Software packaging (e.g., .zip, .tar archives)

Same pattern

Understanding .mar files as specialized zip archives helps grasp how software packaging bundles code and resources for distribution.

Supply chain logistics

Analogy in process

Just as supply chains bundle products with instructions and packaging for smooth delivery, .mar files bundle models with code and files for smooth deployment.

Common Pitfalls

#1Forgetting to include the handler script when creating the .mar file.

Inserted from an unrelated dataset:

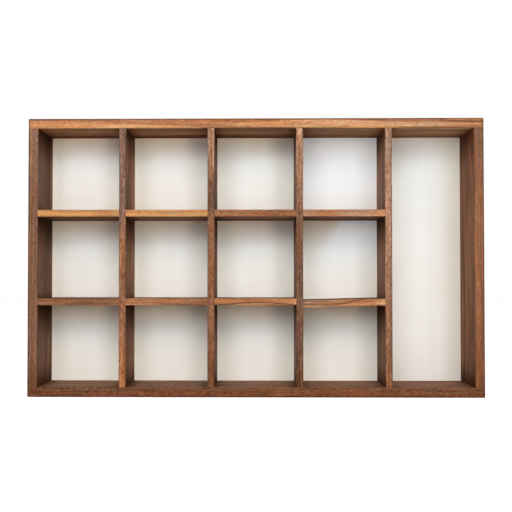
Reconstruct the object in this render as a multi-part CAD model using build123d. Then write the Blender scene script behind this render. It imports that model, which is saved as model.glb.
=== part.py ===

Wrong approach:torch-model-archiver --model-name mymodel --version 1.0 --serialized-file model.pt

Correct approach:torch-model-archiver --model-name mymodel --version 1.0 --serialized-file model.pt --handler handler.py

Root cause:Assuming the model file alone is enough for serving, ignoring the need for handler code.

#2Using a handler script that does not follow TorchServe's expected interface.

Wrong approach:def random_function(): pass # handler missing required methods like preprocess, inference, postprocess

Correct approach:class CustomHandler(BaseHandler): def preprocess(self, data): ... def inference(self, input_tensor): ... def postprocess(self, inference_output): ...

Root cause:Not understanding the handler interface requirements for TorchServe.

#3Overwriting the same .mar file in production without versioning.

Wrong approach:Deploying mymodel.mar repeatedly without changing version or name.

Correct approach:Deploying mymodel_v1.mar, then mymodel_v2.mar with version increments.

Root cause:Ignoring best practices for model version management and deployment safety.

Key Takeaways

A .mar file is a packaged archive containing a PyTorch model, handler code, and extra files for easy deployment.

Using torch-model-archiver correctly with model, handler, and extra files ensures smooth model serving with TorchServe.

Custom handlers allow flexible input/output processing tailored to your model's needs.

Versioning .mar files is essential for safe updates and rollbacks in production environments.

Understanding the internal structure of .mar files and TorchServe's loading process helps debug and optimize deployments.